0 Members and 1 Guest are viewing this topic.

ferryblu3

spt yg tertulis pada topik, hal ini masih membuat saya ragu sampai saat ini.. banyak paritta pali dimana kata "ca" sering d baca menjadi "ce". hal ini paling sering d jumpai pada pembacaan karaniya metta sutta. dl, guru saya pernah blg kalau pembacaan paritta menggunakan "ce" it adalah pembacaan paritta yang salah. namun, belum lama ini, saya pernah sekilas membaca tulisan seorang bante dlm facebook yg mengatakan kalau pembacaan dgn "ce" it ga salah.. jd sbnrnya pembacaan "ca" menjadi "ce" it bnr ato salah sih? mohon pencerahannya.. ^^
Ehipassiko, datang dan buktikan sendiri keindahan Dhamma

FZ

ini cukup menarik.. saya juga gak tahu jawabannya, dan ikut up kan masalah ini..

waktu kebaktian dengan nobby di siripada, pas baca karaniya metta sutta, karena terbiasa di padang baca ca menjadi ce jadi kebawa2.. padahal di siripada dibacanya tetap ca.. dan kata nobby emang yang benar ca tetap dibaca jadi ca..

mohon informasinya juga..

Elin

IMO, kalau dibaca menurut Theravada, ca tetap dibaca ca..
lain lagi baca menurut Tridharma.. ca dibaca ce..

itu mirip juga dgn Tisarana..
Buddham Saranam Gacchami..
Theravada : Buddhang saranang gacami
Tridharma : BUddhang sarenang gacami

gak tau deh versi lain nya lagi selain Theravada & Tridharma...

Indra

ada yg bilang "gua" ada yg bilang "gue", artinya sama aja

ferryblu3

klu ga salah sih kmrn ak dgr pembacaan "ca" blh d baca "ce" dr bhikkhu theravada lho. tp ak lupa bhikkhu yg mn.. soalnya sekilas baca wkt it..
biasa sih klu pembacaan "ce" jg bnyk d aliran Buddhayana.. tp ad jg yg blg klu "ca" d baca jd "ce" it ga blh.. apalg guru SMA ak dl.. bakal kena omel klu baca "ce".. jd sebenarnya "ca" d baca "ce" it blh ap ga sih? mse bingung...
Ehipassiko, datang dan buktikan sendiri keindahan Dhamma

Adhitthana

#5
mungkin dari kebiasaan dan pengaruh dari bhs betawi  ;D

kita yg di Jakarta selalu memakai logat berakhiran E
Guru agama gw dulu di sekolah selalu ingin memperbaiki paritta
Yang seharusnya : Namo Tassa .... selalu disebut Namo Tasse
  Aku akan mengalami Usia tua, aku akan menderita penyakit, aku akan mengalami kematian.
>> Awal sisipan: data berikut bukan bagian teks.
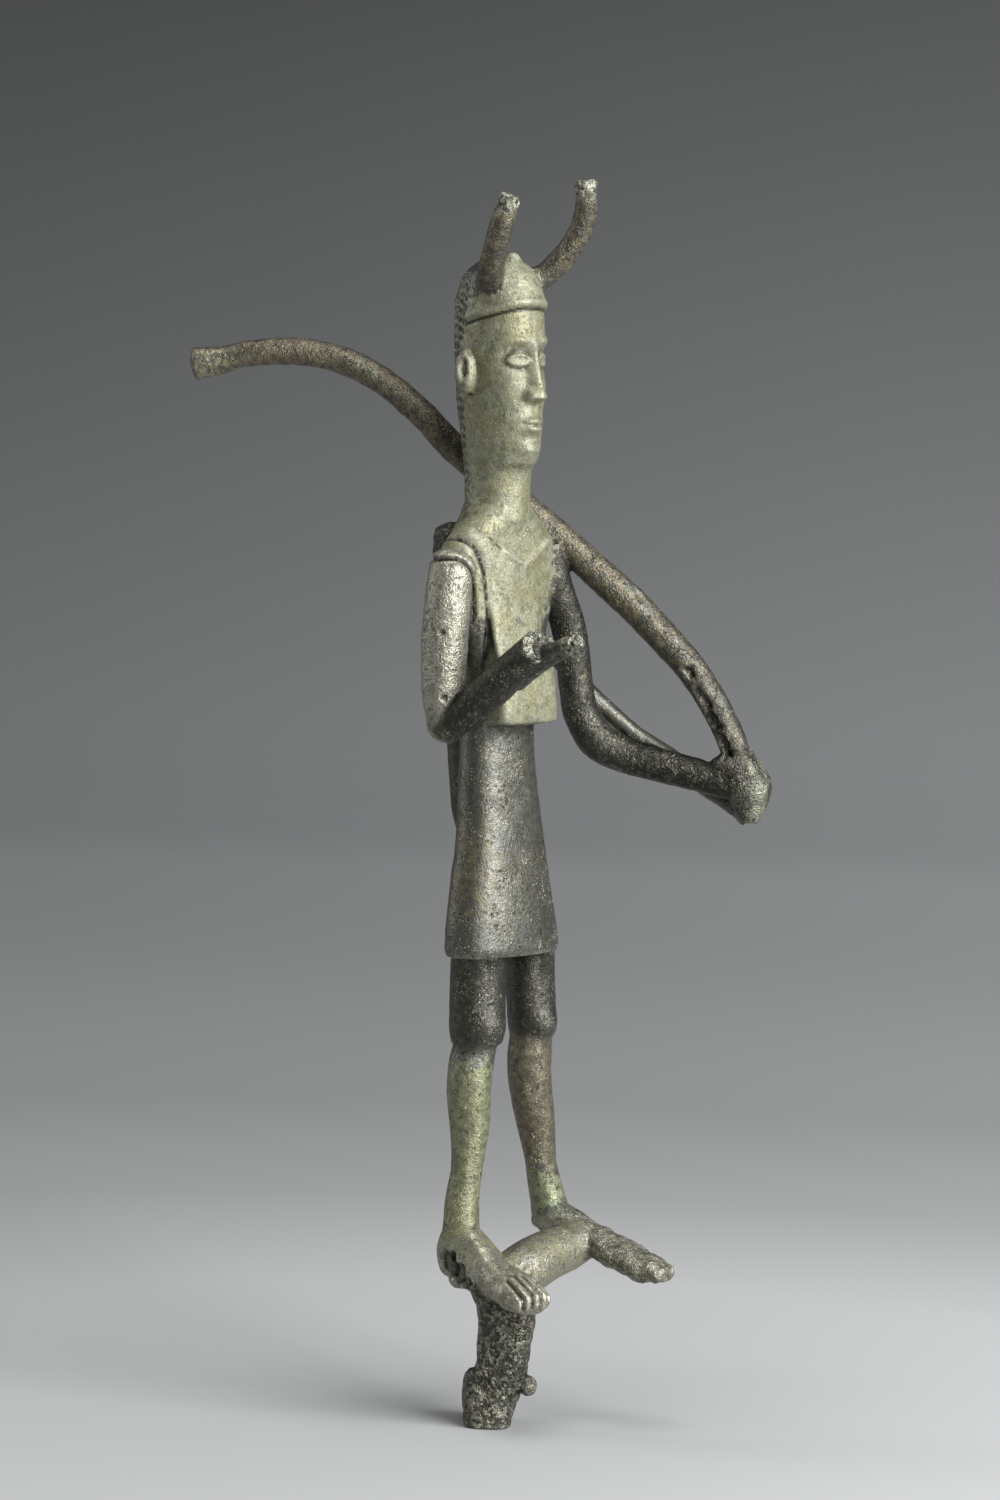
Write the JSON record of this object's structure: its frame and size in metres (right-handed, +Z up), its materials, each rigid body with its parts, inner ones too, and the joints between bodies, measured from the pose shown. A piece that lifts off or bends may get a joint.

Segala yang ku Cintai, ku miliki, dan ku senangi akan Berubah dan terpisah dariku ....

ferryblu3

Quote from: Virya on 03 February 2010, 12:22:26 AM
mungkin dari kebiasaan dan pengaruh dari bhs betawi  ;D

kita yg di Jakarta selalu memakai logat berakhiran E
Guru agama gw dulu di sekolah selalu ingin memperbaiki paritta
Yang seharusnya : Namo Tassa .... selalu disebut Namo Tasse

y guru agama d skul ak dl jg spt it..
klu emg bahasa betawi, gmana pnyebaran ny ampe bnyk yg jd gt..
hehehehe..
Ehipassiko, datang dan buktikan sendiri keindahan Dhamma

FZ

Quote from: Virya on 03 February 2010, 12:22:26 AM
mungkin dari kebiasaan dan pengaruh dari bhs betawi  ;D

kita yg di Jakarta selalu memakai logat berakhiran E
Guru agama gw dulu di sekolah selalu ingin memperbaiki paritta
Yang seharusnya : Namo Tassa .... selalu disebut Namo Tasse
justru yang di tangerang, dibaca ca.. di padang yang dibaca ce.. :))
harusnya ikut bahasa minang.. dibaca co :hammer:

Juice_alpukat

Namo Taca atau Namo Tassa, namo Tacce atau Namo Tacca?

ferryblu3

Quote from: Juice_alpukat on 03 February 2010, 08:23:46 AM
Namo Taca atau Namo Tassa, namo Tacce atau Namo Tacca?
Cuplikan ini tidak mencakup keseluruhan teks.